Prof Sinfield probably refers to the “Family Income Supplement”, an indirect predecessor of the present tax credit system. This was a means-tested transfer for people on low incomes, which was gradually withdrawn with earnings. Thus, like today’s tax credit system, it did indeed contain elements of a NIT.
But comparing the UK’s tax credit system, whether the embryonic one of the 1970s or today’s £30bn juggernaut, to a NIT, is like comparing a plump house cat with a Bengal tiger. Remember, when Milton Friedman first explained the NIT in Capitalism and Freedom, he emphasised, even insisted, that a NIT mustreplace the entire existing jungle of transfer instruments, or at least the bulk of it. Under no circumstances must it become just another palm tree within that jungle. If a NIT merely added to the existing welfare bureaucracy, then, according to Milton Friedman, it would be better not to introduce it at all.
Right from the start, the UK’s tax credit system threw Friedman’s warning to the winds. The Family Income Supplement came on top of the of transfer tools already in place, and so do, of course, today’s tax credits. Unfortunately, tax credits and other benefits do not just coexist peacefully.
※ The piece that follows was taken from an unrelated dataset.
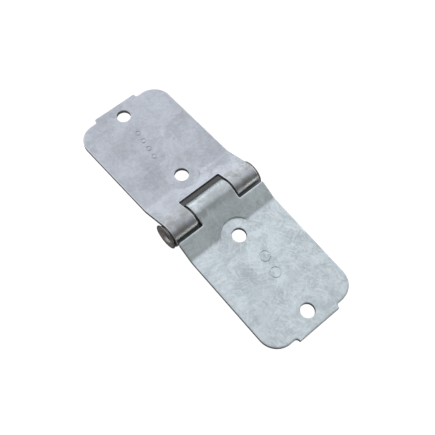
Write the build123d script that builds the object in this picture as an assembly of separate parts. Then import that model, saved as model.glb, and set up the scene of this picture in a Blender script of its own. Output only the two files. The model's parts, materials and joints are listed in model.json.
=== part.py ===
from build123d import *

import os
from math import cos, radians, sin

# Three-knuckle strap hinge pressed from sheet steel, with a hollow pin.
# Millimetres. The origin is the middle of the pin. +X runs along the pin, +Y out
# along the fork leaf, whose plate is level, and +Z is up, the side the leaves
# are raised on. The tongue leaf lies towards -Y and hangs a few degrees lower.

# Sheet and leaf widths
SHEET = 2.75
LEAF_WIDTH = 63.5
HOLE_DIAMETER = 8.7

# Barrel
KNUCKLE_RADIUS = 8.3
CURL_END_ANGLE = 350.0
SLOT_WIDTH = 30.0
TONGUE_WIDTH = 27.4
SLOT_DEPTH = 10.6
SHOULDER_DISTANCE = 9.2

# Section of a leaf: a level plate, a bend, then a ramp up to the top of the barrel
PLATE_TOP = 0.65
RAMP_ANGLE = 21.5
BEND_RADIUS = 6.0
SEAT_RADIUS = 10.7

# Leaf lengths and hole positions, from the pin
FORK_LENGTH = 91.5
FORK_HOLES = (26.0, 82.0)
TONGUE_LENGTH = 93.5
TONGUE_HOLES = (25.5, 83.2)

# Free end of a leaf: a low tab between two large round corners
TAB_WIDTH = 30.0
TAB_HEIGHT = 2.6
TAB_RELIEF_RADIUS = 2.2
CORNER_RADIUS = 12.0
TAB_CORNER_RADIUS = 0.3

# Corners of the cuts beside the knuckles
SLOT_CORNER_RADIUS = 0.8
SHOULDER_RADIUS = 1.0

# How far the tongue leaf hangs below the fork leaf's level
REST_FOLD = 7.3

# Hollow pin
RUNNING_GAP = 0.05
TUBE_WALL = 1.4
FLANGE_RADIUS = 8.0
FLANGE_THICKNESS = 1.0
FLARE_RADIUS = 2.4
END_PLAY = 1.0

# Worked out from the above
HALF_WIDTH = LEAF_WIDTH / 2
CURL_RADIUS = KNUCKLE_RADIUS - SHEET
PLATE_BOTTOM = PLATE_TOP - SHEET
TUBE_RADIUS = CURL_RADIUS - RUNNING_GAP
BORE_RADIUS = TUBE_RADIUS - TUBE_WALL
MARGIN = 20.0


def on_circle(radius, angle):
    """A point of the section (Y, Z) at an angle from +Y about the pin."""
    return (radius * cos(radians(angle)), radius * sin(radians(angle)))


def ramp_meets(height, radius):
    """Y where the line tangent to a circle about the pin is at this height."""
    slope = radians(RAMP_ANGLE)
    return (radius - height * cos(slope)) / sin(slope)


def leaf_section(length):
    """Side view of one leaf: plate, bend, ramp and the curl round the pin."""
    start = 90 - RAMP_ANGLE
    middle = (start + CURL_END_ANGLE) / 2
    top_bend = (ramp_meets(PLATE_TOP, KNUCKLE_RADIUS), PLATE_TOP)
    low_bend = (ramp_meets(PLATE_BOTTOM, CURL_RADIUS), PLATE_BOTTOM)
    outside = ThreePointArc(
        on_circle(KNUCKLE_RADIUS, start),
        on_circle(KNUCKLE_RADIUS, middle),
        on_circle(KNUCKLE_RADIUS, CURL_END_ANGLE),
    )
    inside = ThreePointArc(
        on_circle(CURL_RADIUS, CURL_END_ANGLE),
        on_circle(CURL_RADIUS, middle),
        on_circle(CURL_RADIUS, start),
    )
    edges = [
        Line((length, PLATE_TOP), top_bend),
        Line(top_bend, outside @ 0),
        outside,
        Line(outside @ 1, inside @ 0),
        inside,
        Line(inside @ 1, low_bend),
        Line(low_bend, (length, PLATE_BOTTOM)),
        Line((length, PLATE_BOTTOM), (length, PLATE_TOP)),
    ]
    face = make_face(edges)
    for corner, radius in ((top_bend, BEND_RADIUS), (low_bend, BEND_RADIUS + SHEET)):
        vertex = face.vertices().sort_by_distance((corner[0], corner[1], 0))[0]
        face = fillet(vertex, radius)
    return face


def seen_from_above(length, root):
    """Outline of a leaf's free end and sides, as a tall prism down to Y = root."""
    body_end = length - TAB_HEIGHT
    tab = TAB_WIDTH / 2
    corners = [
        (HALF_WIDTH, root),
        (HALF_WIDTH, body_end),
        (tab, body_end),
        (tab, length),
        (-tab, length),
        (-tab, body_end),
        (-HALF_WIDTH, body_end),
        (-HALF_WIDTH, root),
    ]
    face = make_face(Polyline(*corners, close=True))
    roundings = (
        (HALF_WIDTH, body_end, CORNER_RADIUS),
        (tab, body_end, TAB_RELIEF_RADIUS),
        (tab, length, TAB_CORNER_RADIUS),
    )
    for x, y, radius in roundings:
        for side in (-1, 1):
            vertex = face.vertices().sort_by_distance((side * x, y, 0))[0]
            face = fillet(vertex, radius)
    return extrude(face, MARGIN, both=True)


def box_between(low, high):
    """A box from its lowest to its highest corner."""
    size = [b - a for a, b in zip(low, high)]
    middle = [(a + b) / 2 for a, b in zip(low, high)]
    return Pos(*middle) * Box(*size)


def seat(distance):
    """The round seat pressed level with the plate, and the space cleared above it."""
    disc = Pos(0, distance, (PLATE_TOP + PLATE_BOTTOM) / 2) * Cylinder(SEAT_RADIUS, SHEET)
    above = Pos(0, distance, PLATE_TOP + MARGIN / 2) * Cylinder(SEAT_RADIUS, MARGIN)
    return disc, above


def leaf_blank(length, holes):
    """A leaf with a full-width knuckle, its outline and its two holes."""
    section = Plane.YZ * leaf_section(length)
    body = extrude(section, HALF_WIDTH, both=True)
    disc, above = seat(holes[0])
    body = body - above + disc
    body = body & seen_from_above(length, -MARGIN)
    for distance in holes:
        body -= Pos(0, distance, 0) * Cylinder(HOLE_DIAMETER / 2, MARGIN)
    return body


def fork_leaf():
    """The leaf with two outer knuckles and a slot between them."""
    half = SLOT_WIDTH / 2
    slot = box_between((-half, -MARGIN, -MARGIN), (half, SLOT_DEPTH, MARGIN))
    slot = fillet(slot.edges().filter_by(Axis.Z).group_by(Axis.Y)[-1], SLOT_CORNER_RADIUS)
    return leaf_blank(FORK_LENGTH, FORK_HOLES) - slot


def upright_edge(solid, x, y):
    """The solid's edge along Z that is nearest to this place."""
    return solid.edges().filter_by(Axis.Z).sort_by_distance((x, y, PLATE_TOP))[0]


def tongue_leaf():
    """The leaf with one middle knuckle, hung from the pin at its resting fold."""
    inner = TONGUE_WIDTH / 2
    outer = HALF_WIDTH + MARGIN
    body = leaf_blank(TONGUE_LENGTH, TONGUE_HOLES)
    for side in (-1, 1):
        x_low, x_high = sorted((side * inner, side * outer))
        notch = box_between((x_low, -MARGIN, -MARGIN), (x_high, SHOULDER_DISTANCE, MARGIN))
        corner = upright_edge(notch, side * inner, SHOULDER_DISTANCE)
        body -= fillet(corner, SLOT_CORNER_RADIUS)
        shoulder = upright_edge(body, side * HALF_WIDTH, SHOULDER_DISTANCE)
        body = fillet(shoulder, SHOULDER_RADIUS)
    return Rot(REST_FOLD, 0, 0) * Rot(0, 0, 180) * body


def hollow_pin():
    """The tube through the knuckles, flared out to a flange at both ends.

    It is a little longer than the barrel, and pushed over to -X, so that its
    +X flange touches the knuckle there.
    """
    back_x = (LEAF_WIDTH + END_PLAY) / 2
    face_x = back_x + FLANGE_THICKNESS
    mouth_x = face_x - FLARE_RADIUS
    flare = FLARE_RADIUS * sin(radians(45))
    half = [
        Line((0, BORE_RADIUS), (mouth_x, BORE_RADIUS)),
        ThreePointArc(
            (mouth_x, BORE_RADIUS),
            (mouth_x + flare, BORE_RADIUS + FLARE_RADIUS - flare),
            (face_x, BORE_RADIUS + FLARE_RADIUS),
        ),
        Line((face_x, BORE_RADIUS + FLARE_RADIUS), (face_x, FLANGE_RADIUS)),
        Line((face_x, FLANGE_RADIUS), (back_x, FLANGE_RADIUS)),
        Line((back_x, FLANGE_RADIUS), (back_x, TUBE_RADIUS)),
        Line((back_x, TUBE_RADIUS), (0, TUBE_RADIUS)),
        Line((0, TUBE_RADIUS), (0, BORE_RADIUS)),
    ]
    section = make_face(half)
    rim = section.vertices().sort_by_distance((face_x, FLANGE_RADIUS, 0))[0]
    section = fillet(rim, FLANGE_THICKNESS / 2)
    end = revolve(section, Axis.X)
    return Pos(-END_PLAY / 2, 0, 0) * (end + mirror(end, Plane.YZ))


NODES = {
    "fork_leaf": fork_leaf,
    "tongue_leaf": tongue_leaf,
    "hollow_pin": hollow_pin,
}

os.makedirs("parts", exist_ok=True)
for name, make in NODES.items():
    export_step(make(), f"parts/{name}.step")
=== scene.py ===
import json
from math import acos, atan2, ceil, cos, hypot, pi, radians, sin, sqrt

import bmesh
import bpy
from mathutils import Matrix, Vector
from mathutils.geometry import delaunay_2d_cdt


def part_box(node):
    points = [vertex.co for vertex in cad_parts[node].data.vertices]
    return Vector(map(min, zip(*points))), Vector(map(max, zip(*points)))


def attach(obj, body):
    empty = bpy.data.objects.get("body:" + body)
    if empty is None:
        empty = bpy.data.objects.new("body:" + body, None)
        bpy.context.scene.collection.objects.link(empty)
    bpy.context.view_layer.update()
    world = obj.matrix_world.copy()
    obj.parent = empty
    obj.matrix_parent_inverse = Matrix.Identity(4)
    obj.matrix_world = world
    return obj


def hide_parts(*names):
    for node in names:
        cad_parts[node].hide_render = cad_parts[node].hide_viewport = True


# A three-knuckle strap hinge of zinc-plated sheet steel on a hollow pin.
# The frame is the CAD model's: the pin lies along X, the fork leaf reaches out to
# +Y and the tongue leaf to -Y, and both are raised to +Z at the barrel.
# Sizes are in millimetres, and MM turns them into Blender's metres.

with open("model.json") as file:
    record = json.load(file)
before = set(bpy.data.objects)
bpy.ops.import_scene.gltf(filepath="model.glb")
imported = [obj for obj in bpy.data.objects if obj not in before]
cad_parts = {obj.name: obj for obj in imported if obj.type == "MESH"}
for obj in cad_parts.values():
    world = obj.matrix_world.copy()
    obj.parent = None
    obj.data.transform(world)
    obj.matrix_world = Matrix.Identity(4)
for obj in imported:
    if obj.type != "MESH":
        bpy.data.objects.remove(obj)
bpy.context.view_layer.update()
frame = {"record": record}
MM = 0.001


# ------------------------------------------------------------------ sizes

def mount(name):
    """One of the record's mounts, by its name."""
    return next(m for m in frame["record"]["mounts"] if m["name"] == name)


def box_mm(node):
    """Lowest and highest corner of a CAD node in millimetres."""
    low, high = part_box(node)
    return low / MM, high / MM


SHEET = mount("tongue_near_hole")["dims"]["length_mm"]
HOLE_RADIUS = mount("fork_holes")["dims"]["hole_r_mm"]
BORE_RADIUS = mount("pin_bore")["dims"]["r_mm"]
PLATE_BOTTOM = mount("fork_back")["pos_m"][2] / MM
PLATE_TOP = PLATE_BOTTOM + SHEET

FOLD_AXIS = mount("tongue_near_hole")["axis"]
FOLD = atan2(-FOLD_AXIS[1], FOLD_AXIS[2])
FORK_PLACE = Matrix.Identity(4)
TONGUE_PLACE = Matrix.Rotation(FOLD, 4, "X") @ Matrix.Rotation(pi, 4, "Z")

HALF_WIDTH = box_mm("fork_leaf")[1].x
FORK_LENGTH = box_mm("fork_leaf")[1].y
TONGUE_LENGTH = (-box_mm("tongue_leaf")[0].y - PLATE_TOP * sin(FOLD)) / cos(FOLD)

KNUCKLE_RADIUS = 8.3
CURL_END = radians(350)
RAMP = radians(21.5)
BEND_RADIUS = 6.0
SEAT_RADIUS = 10.7
SEAT_WALL = 0.5

SLOT_HALF = 15.0
SLOT_DEPTH = 10.6
TONGUE_HALF = 13.7
SHOULDER = 9.2
SHOULDER_RADIUS = 1.0
CUT_RADIUS = 0.8
CURL_CORNER = 0.65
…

They get in each other’s way, creating the steep, combined withdrawal rates and uncertainties which even IDS’s Universal Credit will only partially address.
Also, unlike under a NIT, there was never a separation of benefit entitlement and tax liability. Almost all in-work recipients of tax credits in the UK are also income-tax payers and national insurance contributors. A typical working-age household in the third income decile receives £900 in tax credits per year, but also pays more than £1,500 in income tax. Would it not be simpler to just leave them with more of what they earn?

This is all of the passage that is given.